Primero fue la superficie de la Tierra: dibujábamos mapas y nos traíamos cosas de los lugares lejanos (¡tan cercanos para sus nativos!). Ahora, y seguimos con la camiseta de la humanidad puesta, decimos en plural que estamos en las profundidades del mar; ahí los humanos exploramos con submarinos y cartografiamos a golpe de ecos. Y sacamos a la superficie liviana animales inverosímiles, sobre todo peces feos, que mueren descomprimidos por el conocimiento (el nuestro).
La enormidad del espacio vendrá después. No quiero imaginar cómo saldrá Bilbao en ese mapa, sólo espero que no cunda el ejemplo de la Luna y que no vengan muy cargados de piedras.

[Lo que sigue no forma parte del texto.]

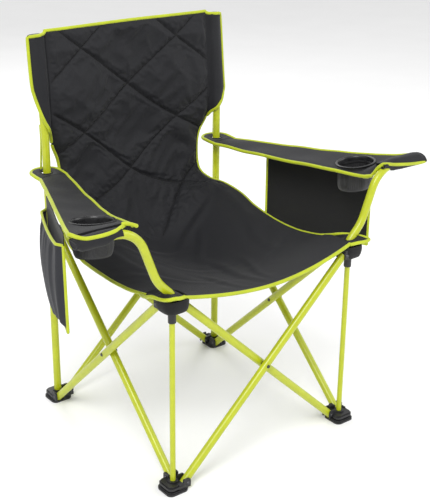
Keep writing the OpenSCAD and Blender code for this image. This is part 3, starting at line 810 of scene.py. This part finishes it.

El límite no existe, o eso gusta decir a quienes dan volteretas con bicicletas sin guardabarros o empalman de marcha tres días. Pero hay otras exploraciones más íntimas que nos abren caminos insospechados. No me refiero a la moderna exploración de lo pequeño (aviso: los átomos quedaron grandes), sino a esas exploraciones de tamaño humano. Porque si, como decía Protágoras, el hombre es la medida de todas las cosas, todas las exploraciones se reconcentran en una persona hurgándose la nariz.
(Siempre se pueden localizar con la punta del dedo elementos sorprendentes y regiones ignotas).